Expansion of factory-based customization is extending the range of project types for which integrated wall systems are viable. As manufacturing platforms develop greater flexibility in production configuration, the minimum viable project scale for integrated system procurement continues to decrease.
Digital manufacturing integration is connecting BIM-based design directly to factory production systems. Wall systems specified in the design model drive automated cutting, assembly, and quality control processes in the factory, reducing the lag between design completion and production start.
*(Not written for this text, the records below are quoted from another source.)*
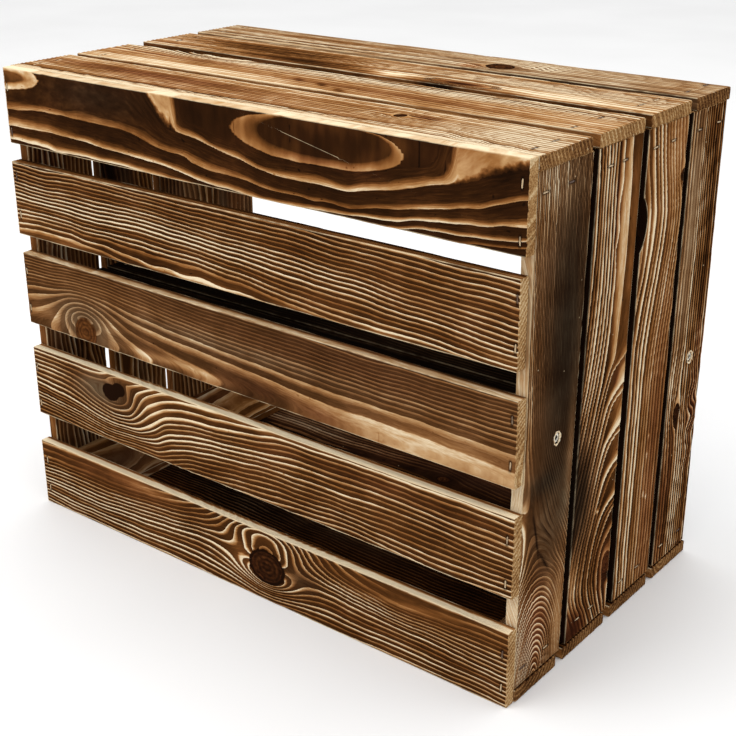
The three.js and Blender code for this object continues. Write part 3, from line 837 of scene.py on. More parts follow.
def edges_of(board):
    """A board's start and length along, and its low and high edges at its start and at its end."""
    low, high = box_of(board.node)
    before, after = max(board.lean, 0), max(-board.lean, 0)
    bottom, top = low[board.across], high[board.across]
    first = (bottom + before, top - after - board.taper)
    last = (bottom + after, top - before)
    return low[board.along], high[board.along] - low[board.along], first, last


def middle_of(board):
    """Where a board's own coordinates start from, along it and across it."""
    low, high = box_of(board.node)
    along = MIDDLE_HEIGHT if board.along == Z else 0.0
    across = (low[Z] + high[Z]) / 2 if board.across == Z else sum(edges_of(board)[3]) / 2
    return along, across


def face_of(board):
    """The axis that a board faces along, and the place of its outer face on it."""
    low, high = box_of(board.node)
    axis = int(np.argmax(np.abs(board.out)))
    return axis, high[axis] if sum(board.out) > 0 else low[axis]


def bite(u):
    """How deep the waney bite is at each place along its board: the height of a circle's arc that has the
    bite's length as its chord and the bite's depth as its rise."""
    half = BITE_LENGTH / 2
    radius = (half**2 + BITE_DEPTH**2) / (2 * BITE_DEPTH)
    reach = np.clip(radius**2 - (u - BITE_MIDDLE) ** 2, (radius - BITE_DEPTH) ** 2, None)
    return np.sqrt(reach) - (radius - BITE_DEPTH)


def board_lattice(board, size, to_start, screws):
    """Places along, across and into a board, close together where staples, screws, the bite and the
    arrises need them. A board on a side that the photograph shows has a finer lattice."""
    length, width, thickness = size
    zone = STAPLE_ZONE if board.fine else SAWN_ZONE
    spots = [(0, zone), (length, zone)] + [(u + to_start, SCREW_ZONE) for u, _ in screws]
    if board.node == BITE_BOARD:
        spots.append((BITE_MIDDLE + to_start, BITE_ZONE))
    return (
        steps(length, 0.8, 2.6 if board.fine else 4.2, spots),
        edge_steps(width, 0.4, 0.8 if board.fine else 1.2, ARRIS_ZONE),
        edge_steps(thickness, 0.4, 1.6, ARRIS),
    )


def board_look(grain, u, v, depth, out, from_end):
    """What the material reads on a board, with its narrow sides, inner face and sawn ends told apart."""
    look = grain_at(grain, u, v, depth)
    low_side = smooth(-out[:, 1], SIDE_FROM, SIDE_TO)
    high_side = smooth(out[:, 1], SIDE_FROM, SIDE_TO)
    # Narrow sides lighter or darker: the darker ones are partly char and partly painted shade in the gaps
    # between boards
    look["tone"] += grain.edges[0] * low_side + grain.edges[1] * high_side
    # The high side darkens towards the back: partly its burnt colour, partly painted shade deep in the gap
    # above it
    look["tone"] -= grain.rear * high_side * smooth(depth, -4.5, -8)
    # Inner faces: below 0, painted shade inside the crate
    look["tone"] += grain.inner * smooth(-out[:, 2], SIDE_FROM, SIDE_TO)
    look["contrast"] *= 1 - 0.75 * (low_side + high_side)
    look["end"] = np.clip(1 - from_end / END_GRAIN_REACH, 0, 1)
    look["sawn"] = np.full_like(u, grain.sawn)
    look["worn"] = 2 * np.abs(out[:, 1] * out[:, 2])
    return look


def staple_dents(u, v, staples):
    """1 in the dents under the staples, each a rounded box, and 0 elsewhere."""
    pressed = np.zeros_like(u)
    for staple_u, staple_v in staples:
        along = ((u - staple_u) / STAPLE_DENT_WIDE) ** 4
        across = ((v - staple_v) / STAPLE_DENT_LONG) ** 6
        pressed = np.maximum(pressed, np.exp(-along - across))
    return pressed


def screw_dents(u, v, screws):
    """1 in the round countersinks of the screws and 0 elsewhere."""
    pressed = np.zeros_like(u)
    for screw_u, screw_v in screws:
        far = np.hypot(u - screw_u, v - screw_v)
        hole = smooth(far, SCREW_HOLE + SCREW_HOLE_EDGE, SCREW_HOLE - SCREW_HOLE_EDGE)
        pressed = np.maximum(pressed, hole)
    return pressed


def brushed_relief(look, end_face):
    """How far the wood is brushed down: most in the dark bands between strong pale lines."""
    strength = np.clip(0.35 + look["contrast"], 0, 1)
    return RELIEF * strength * (1 - line_share(look["ring"], look["width"])) * (1 - end_face)


def sawn_relief(v, depth, end_face):
    """How rough a sawn end is: two crossed sine waves, each bent by another."""
    torn = np.sin(7.1 * v + 3 * np.sin(2.3 * depth)) * np.sin(4.7 * depth + 2 * np.sin(3.1 * v))
    return SAWN_RELIEF * end_face * (1 + torn)


def make_board(board, grain, staples, screws, material):
    """A board as a block with eased arrises. Its width runs between its two edges, and its surface sinks
    between the ring lines, under its staples and screws and at its sawn ends."""
    start, length, first, last = edges_of(board)
    middle_along, middle_across = middle_of(board)
    out_axis, face = face_of(board)
    size = (length, last[1] - last[0], THICKNESS)
    mirrored = np.dot(np.cross(unit(board.along), unit(board.across)), board.out) < 0
    lattice = board_lattice(board, size, middle_along - start, screws)
    point, out, quads = eased_block(lattice, size, ARRIS, mirrored)

    run = start + point[:, 0] + length / 2
    u = run - middle_along
    share = point[:, 0] / length + 0.5
    low_edge = first[0] + (last[0] - first[0]) * share
    high_edge = first[1] + (last[1] - first[1]) * share
    if board.node == BITE_BOARD:
        low_edge = low_edge + bite(u)
    side = low_edge + (high_edge - low_edge) * (point[:, 1] / size[1] + 0.5)
    v = side - middle_across
    depth = point[:, 2] - THICKNESS / 2

    look = board_look(grain, u, v, depth, out, length / 2 - np.abs(point[:, 0]))
    end_face = smooth(np.abs(out[:, 0]), END_FROM, END_TO)
    outside = out[:, 2] > 0.5
    under_staples = staple_dents(u, v, staples) * outside
    under_screws = screw_dents(u, v, screws) * outside
    # The dents under staples and screws, which the material darkens as char and painted shade
    look["dent"] = np.maximum(under_staples, under_screws)
    hollow = np.maximum(brushed_relief(look, end_face), STAPLE_DENT * under_staples)
    hollow = np.maximum(hollow, SCREW_DENT * under_screws) + sawn_relief(v, depth, end_face)

    place = np.outer(run, unit(board.along)) + np.outer(side, unit(board.across))
    place[:, out_axis] += face + depth * sum(board.out)
    place -= (out @ np.array([unit(board.along), unit(board.across), board.out])) * hollow[:, None]
    piece = mesh_piece(f"{board.node}_wood", place, quads, look)
    finish_piece(piece, material, board.slot, board.node)


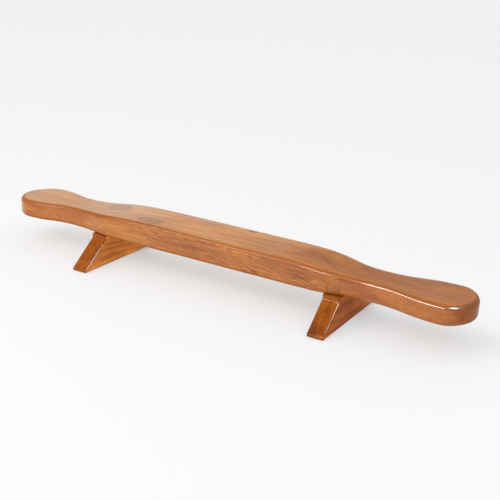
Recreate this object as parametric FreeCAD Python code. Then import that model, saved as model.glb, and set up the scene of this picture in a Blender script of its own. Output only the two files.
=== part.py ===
import FreeCAD, Part
import os

# A low wooden board that stands level on two fixed feet. It has a wide middle, a narrower neck
# outside each foot and a rounded handle at each end. Millimetres, +Z up, +X along the board,
# origin on the floor at the middle of the board.

V = FreeCAD.Vector
os.makedirs("parts", exist_ok=True)

# Board: its plan. The two ends are cut by hand and differ a little, so each has its own sizes.
# shoulder, foot, neck, bulge, dip_start and dip_end are distances from that end's tip. sole_width
# is that end's foot, front to back at the floor.
board_length = 1000.0
board_width = 112.0          # across the straight middle
left_end = {"shoulder": 284.0, "foot": 238.0, "neck": 156.0, "bulge": 52.0,
            "neck_width": 82.0, "handle_width": 116.0, "dip_start": 363.0, "dip_end": 110.0,
            "sole_width": 229.0}
right_end = {"shoulder": 305.0, "foot": 243.0, "neck": 179.0, "bulge": 44.0,
             "neck_width": 80.0, "handle_width": 118.0, "dip_start": 363.0, "dip_end": 155.0,
             "sole_width": 217.0}
nose_fullness = 0.5          # 0.55 is an ellipse, more is squarer
curve_reach = 0.5            # share of a curve's length that its end tangents reach

# Board: its thickness and height. The top falls from dip_start to dip_end towards each handle.
board_thickness = 47.5
handle_thickness = 36.5
board_arris = 7.0            # radius that every long edge is rounded to
underside_height = 61.5      # floor to the board's underside

# Feet
foot_top_thickness = 35.0
foot_sole_thickness = 33.0
foot_top_width = 107.0       # front to back where it meets the board
foot_shoulder = 8.0          # upright face just under the board
toe_land = 6.0               # upright face at each toe
foot_arris = 3.0

# Fixings: two screws in each foot, driven up from the sole and covered with plugs
screw_spacing = 48.0         # front to back, between the two screws of a foot
screw_bite = 32.5            # how far the tip goes into the board
thread_length = 42.0
thread_diameter = 5.0
root_diameter = 3.2
shank_diameter = 3.7
thread_pitch = 2.4
tip_length = 5.0
head_diameter = 10.0
head_rim = 0.6               # upright rim of the countersunk head
recess_width = 1.3
recess_span = 5.2
recess_depth = 1.6
plug_margin = 1.0            # of the plug beyond the screw's head, on the radius
plug_length = 14.0
plug_chamfer = 0.8
counterbore_depth = 24.0
foot_clearance = 0.25        # on the radius, around the thread where it passes the foot
thread_clearance = 0.05      # on the radius, in the board
head_clearance = 0.05        # on the radius, under the head
pilot_spare = 1.0            # hole beyond the screw's tip

# Working limits
upright_normal = 0.5         # a face whose normal rises or falls less than this is a side face
upright_span = 0.7           # an edge that runs less than this sideways is upright
full_turn = 360.0

board_top = underside_height + board_thickness
half_length = board_length / 2
left_foot_x = left_end["foot"] - half_length
right_foot_x = half_length - right_end["foot"]
screw_tip_height = underside_height + screw_bite
screw_length = screw_tip_height - counterbore_depth
plug_diameter = head_diameter + 2 * plug_margin


def bezier(*points):
    curve = Part.BezierCurve()
    curve.setPoles([V(*p) for p in points])
    return curve.toShape()


def s_curve(x1, v1, x2, v2, place):
    """Edge from (x1, v1) to (x2, v2) that starts and ends level; place makes a 3-D point."""
    reach = (x2 - x1) * curve_reach
    return bezier(place(x1, v1), place(x1 + reach, v1), place(x2 - reach, v2), place(x2, v2))


def half_plan(side):
    """Outline edges of one long side, from the left nose to the right nose."""
    def place(x, y):
        return (x, side * y, underside_height)

    middle = board_width / 2
    shoulders = []
    edges = []
    for end, cut in ((-1, left_end), (1, right_end)):
        spots = ("shoulder", "neck", "bulge")
        shoulder_x, neck_x, bulge_x = [half_length - cut[spot] for spot in spots]
        neck, bulge = cut["neck_width"] / 2, cut["handle_width"] / 2
        shoulders.append(V(*place(end * shoulder_x, middle)))
        edges.append(s_curve(end * shoulder_x, middle, end * neck_x, neck, place))
        edges.append(s_curve(end * neck_x, neck, end * bulge_x, bulge, place))
        edges.append(bezier(place(end * bulge_x, bulge),
                            place(end * (bulge_x + cut["bulge"] * nose_fullness), bulge),
                            place(end * half_length, bulge * nose_fullness),
                            place(end * half_length, 0)))
    edges.append(Part.makeLine(*shoulders))
    return edges


def closed_face(edges):
    return Part.Face(Part.Wire(Part.__sortEdges__(edges)))


def side_profile():
    """Front view of the board: flat below, full in the middle and thinner at both handles."""
    reach = 2 * board_width                  # deeper than the board, so it cuts right through
    handle_top = underside_height + handle_thickness

    def place(x, z):
        return (x, -reach, z)

    def line(*ends):
        return Part.makeLine(*[V(*place(x, z)) for x, z in ends])

    edges = [line((-half_length, underside_height), (half_length, underside_height))]
    dip_starts = []
    for end, cut in ((-1, left_end), (1, right_end)):
        dip_start, dip_end = [end * (half_length - cut[spot]) for spot in ("dip_start", "dip_end")]
        dip_starts.append((dip_start, board_top))
        edges.append(s_curve(dip_start, board_top, dip_end, handle_top, place))
        edges.append(line((dip_end, handle_top), (end * half_length, handle_top)))
        edges.append(line((end * half_length, handle_top), (end * half_length, underside_height)))
    edges.append(line(*dip_starts))
    return closed_face(edges).extrude(V(0, 2 * reach, 0))


def is_upright(edge):
    """True for an edge that runs straight up the board's side."""
    box = edge.BoundBox
    return box.XLength < upright_span and box.YLength < upright_span


def make_board():
    plan = closed_face(half_plan(-1) + half_plan(1)).extrude(V(0, 0, board_thickness))
    blank = plan.common(side_profile()).removeSplitter()
    sides = [f for f in blank.Faces if abs(f.normalAt(0, 0).z) < upright_normal]
    rim = [e for f in sides for e in f.Edges if not is_upright(e)]
    unique = []
    for edge in rim:
        if not any(edge.isSame(other) for other in unique):
            unique.append(edge)
    rounded = blank.makeFillet(board_arris, unique)
    for x, y in screw_places(left_foot_x, right_foot_x):
        depth = screw_tip_height + pilot_spare - underside_height
        radius = thread_diameter / 2 + thread_clearance
        rounded = rounded.cut(Part.makeCylinder(radius, depth, V(x, y, underside_height)))
    return rounded


def screw_places(*feet):
    return [(foot_x, front * screw_spacing / 2) for foot_x in feet for front in (-1, 1)]


def make_foot(foot_x, sole_width):
    """A trapezoid block across the board, a little thinner at the sole than at the top."""
    top, sole = foot_top_width / 2, sole_width / 2
    outline = [(-sole, 0), (sole, 0), (sole, toe_land), (top, underside_height - foot_shoulder),
               (top, underside_height), (-top, underside_height),
               (-top, underside_height - foot_shoulder), (-sole, toe_land)]
    thickest = max(foot_top_thickness, foot_sole_thickness)
    x0 = foot_x - thickest / 2
    wire = Part.makePolygon([V(x0, y, z) for y, z in outline + outline[:1]])
    block = Part.Face(wire).extrude(V(thickest, 0, 0))
    wide, thin = foot_top_thickness / 2, foot_sole_thickness / 2
    taper = [(-thin, 0), (thin, 0), (wide, underside_height), (-wide, underside_height)]
    wire = Part.makePolygon([V(foot_x + x, -sole, z) for x, z in taper + taper[:1]])
    block = block.common(Part.Face(wire).extrude(V(0, 2 * sole, 0)))
    free = [e for e in block.Edges if e.BoundBox.ZMin < underside_height - foot_arris / 2]
    block = block.makeFillet(foot_arris, free)
    for x, y in screw_places(foot_x):
        block = block.cut(fixing_hole(x, y))
    return block


def turned(points, x, y, z):
    """Solid of revolution about an upright axis, from (radius, height) points."""
    wire = Part.makePolygon([V(r, 0, h) for r, h in points + points[:1]])
    solid = Part.Face(wire).revolve(V(0, 0, 0), V(0, 0, 1), full_turn)
    solid.translate(V(x, y, z))
    return solid


def head_height():
    return (head_diameter - shank_diameter) / 2 + head_rim


def fixing_hole(x, y):
    """Plug hole, countersink and clearance hole, open at the sole and at the top."""
    bore, thread = plug_diameter / 2, thread_diameter / 2 + foot_clearance
    head = head_diameter / 2 + head_clearance
    cone_end = counterbore_depth + head_rim + head - thread
    return turned([(0, -foot_arris), (bore, -foot_arris), (bore, counterbore_depth),
                   (head, counterbore_depth), (head, counterbore_depth + head_rim),
                   (thread, cone_end), (thread, underside_height + foot_arris),
                   (0, underside_height + foot_arris)], x, y, 0)


def make_screw(x, y):
    """Countersunk wood screw, head down, with a cross recess and a ring for each thread turn."""
    head, shank = head_diameter / 2, shank_diameter / 2
    crest, root = thread_diameter / 2, root_diameter / 2
    thread_start = screw_length - thread_length
    points = [(0, 0), (head, 0), (head, head_rim), (shank, head_height()), (shank, thread_start)]
    turns = int((thread_length - tip_length) / thread_pitch)
    for turn in range(turns):
        start = thread_start + turn * thread_pitch
        points += [(root, start), (crest, start + thread_pitch / 2)]
    points += [(root, thread_start + turns * thread_pitch), (root, screw_length - tip_length)]
    points += [(0, screw_length)]
    screw = turned(points, x, y, counterbore_depth)
    for wide, long in ((recess_width, recess_span), (recess_span, recess_width)):
        corner = V(x - wide / 2, y - long / 2, counterbore_depth)
        screw = screw.cut(Part.makeBox(wide, long, recess_depth, corner))
    return screw


def make_plug(x, y):
    radius = plug_diameter / 2
    return turned([(0, 0), (radius, 0), (radius, plug_length - plug_chamfer),
                   (radius - plug_chamfer, plug_length), (0, plug_length)], x, y, 0)


def export(node, shape):
    assert shape.isValid(), node
    shape.exportStep("parts/" + node + ".step")
    box = shape.BoundBox
    sizes = [round(v, 2) for v in (box.XLength, box.YLength, box.ZLength)]
    print(node, len(shape.Solids), "solids", sizes)


all_screws = screw_places(left_foot_x, right_foot_x)
export("board", make_board())
export("left_foot", make_foot(left_foot_x, left_end["sole_width"]))
export("right_foot", make_foot(right_foot_x, right_end["sole_width"]))
export("foot_screws", Part.makeCompound([make_screw(x, y) for x, y in all_screws]))
export("screw_plugs", Part.makeCompound([make_plug(x, y) for x, y in all_screws]))
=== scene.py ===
import math
import bpy
from mathutils import Matrix, Vector, noise


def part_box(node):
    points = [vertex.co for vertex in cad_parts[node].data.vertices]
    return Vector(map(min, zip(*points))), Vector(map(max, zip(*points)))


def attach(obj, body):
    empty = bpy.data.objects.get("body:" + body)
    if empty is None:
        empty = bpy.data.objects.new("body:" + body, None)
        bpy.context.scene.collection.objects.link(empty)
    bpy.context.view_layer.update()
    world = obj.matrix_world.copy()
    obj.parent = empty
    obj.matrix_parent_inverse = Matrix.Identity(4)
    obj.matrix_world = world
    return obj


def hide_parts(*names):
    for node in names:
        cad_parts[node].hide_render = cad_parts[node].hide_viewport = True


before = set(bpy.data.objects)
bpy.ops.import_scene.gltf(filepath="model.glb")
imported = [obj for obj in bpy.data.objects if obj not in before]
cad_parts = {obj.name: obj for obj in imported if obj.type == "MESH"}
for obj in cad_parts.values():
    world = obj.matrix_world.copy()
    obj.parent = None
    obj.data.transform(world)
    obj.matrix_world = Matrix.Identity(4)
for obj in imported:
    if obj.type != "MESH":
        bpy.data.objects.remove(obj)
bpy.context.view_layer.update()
scene = bpy.context.scene
print("frame loaded")


def smoothStep(low, high, value):
    share = min(max((value - low) / (high - low), 0.0), 1.0)
    return share * share * (3 - 2 * share)


# helpers that add one shader node and give back its output

def addNode(tree, kind, values=None, **settings):
    node = tree.nodes.new(kind)
    for name, value in settings.items():
        setattr(node, name, value)
    for socket, value in (values or {}).items():
        if isinstance(value, bpy.types.NodeSocket):
            tree.links.new(value, node.inputs[socket])
        else:
            node.inputs[socket].default_value = value
    return node


def calculate(tree, operation, first, second=0.0):
    return addNode(tree, "ShaderNodeMath", {0: first, 1: second}, operation=operation).outputs[0]


def times(tree, first, *others):
    for other in others:
        first = calculate(tree, "MULTIPLY", first, other)
    return first


def vectorCalculate(tree, operation, first, second):
    node = addNode(tree, "ShaderNodeVectorMath", {0: first, 1: second}, operation=operation)
    return node.outputs["Value" if operation == "LENGTH" else "Vector"]


def fade(tree, value, low, high, outLow=0.0, outHigh=1.0):
    sockets = {0: value, 1: low, 2: high, 3: outLow, 4: outHigh}
    return addNode(tree, "ShaderNodeMapRange", sockets, interpolation_type="SMOOTHSTEP").outputs[0]


def mixColor(tree, share, first, second, blend="MIX"):
    sockets = {0: share, 6: first, 7: second}
    return addNode(tree, "ShaderNodeMix", sockets, data_type="RGBA", blend_type=blend).outputs[2]


# 1 between the two middle values, fading to 0 at the outer ones
def between(tree, value, first, second, third, fourth):
    return times(tree, fade(tree, value, first, second), fade(tree, value, third, fourth, 1.0, 0.0))


def shaded(tree, share, color, shade):
    return mixColor(tree, share, color, mixColor(tree, 1.0, color, shade, "MULTIPLY"))


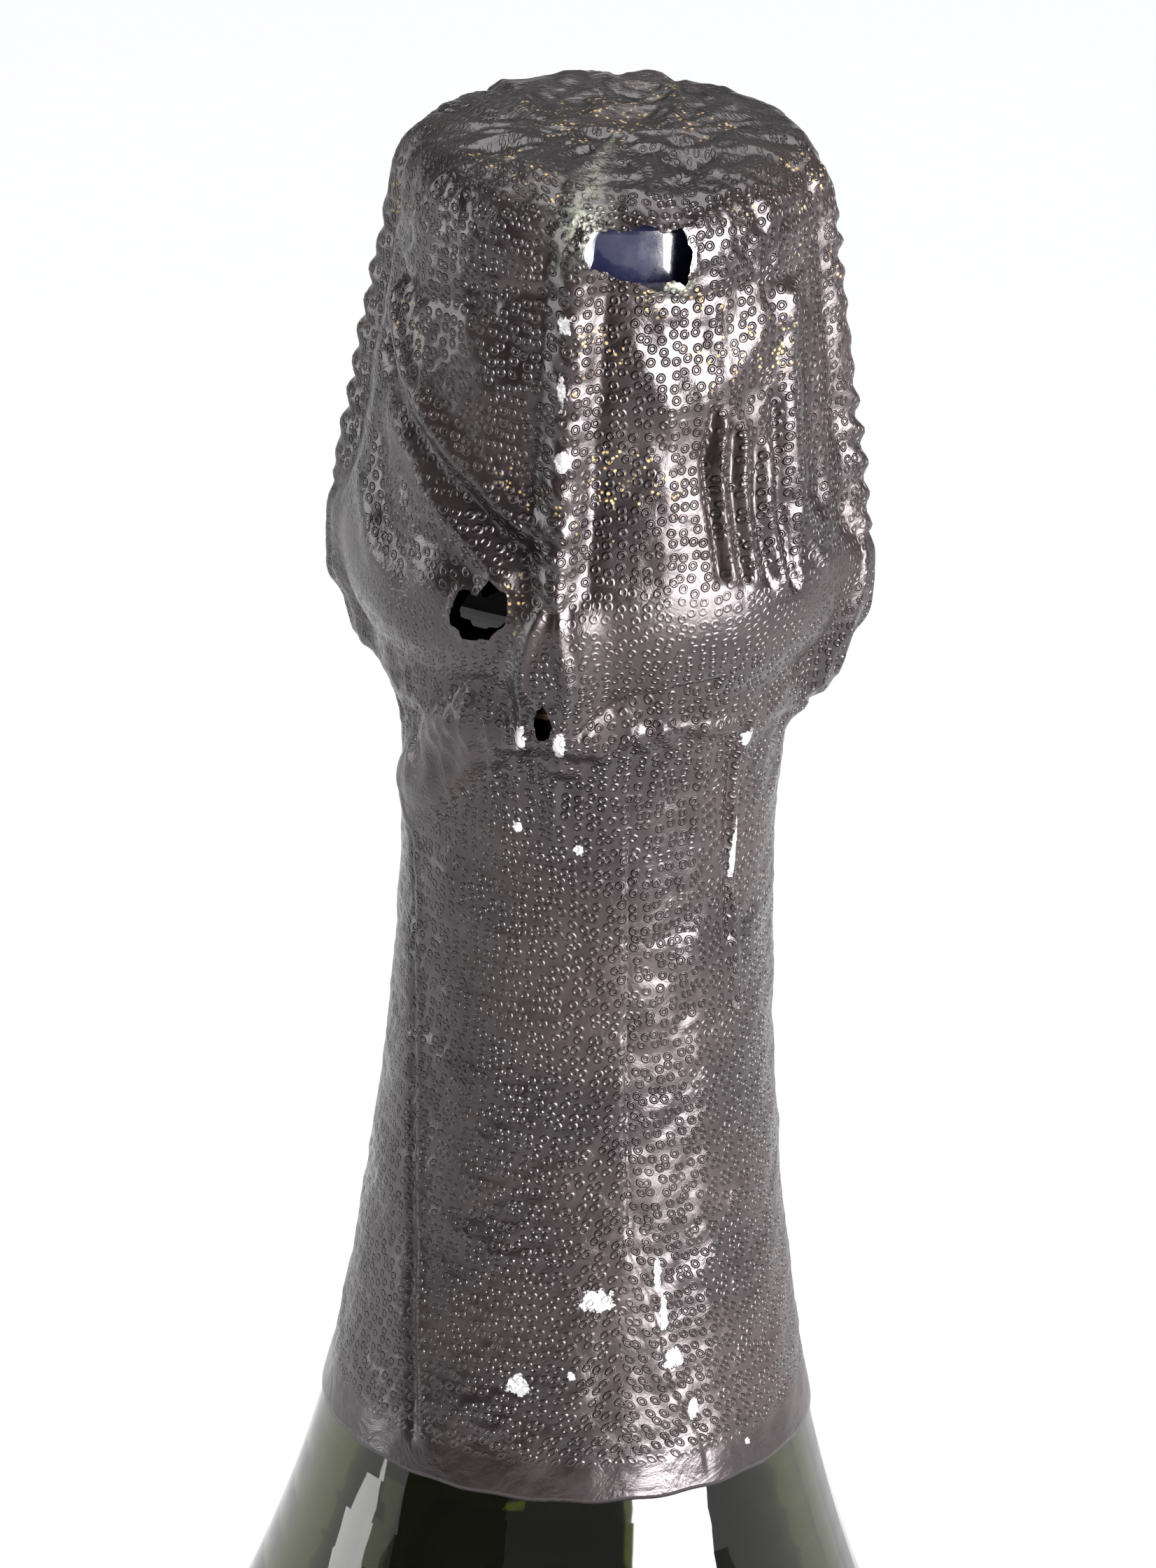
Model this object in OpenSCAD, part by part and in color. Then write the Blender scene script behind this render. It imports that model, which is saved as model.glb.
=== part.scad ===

None of these represent speculative futures. They represent extensions of manufacturing and engineering logic already operational in advanced system producers, and the trajectory points consistently toward greater integration of design, production, and delivery functions within manufacturing platforms capable of serving project-specific requirements across multiple construction markets.
Bringing It Together
The movement of wall and facade systems toward integration reflects a structural change in how building envelopes are designed, manufactured, and delivered at a project level. For developers and contractors, the practical advantage is a reduction in coordination complexity, faster installation, and more reliable performance compliance across every building type and scale. For procurement teams operating across international markets, it means access to factory-produced, export-ready wall systems that carry system-level performance certification and defined delivery parameters. The decision framework for evaluating suppliers has shifted accordingly: cost per installed system, customization capability, certification completeness, and logistical reliability matter more than unit material pricing. Understanding this shift is not only useful for staying current with construction industry direction. It is increasingly necessary for making procurement and project delivery decisions that hold up across the full project lifecycle, from design specification through installation and into long-term building performance.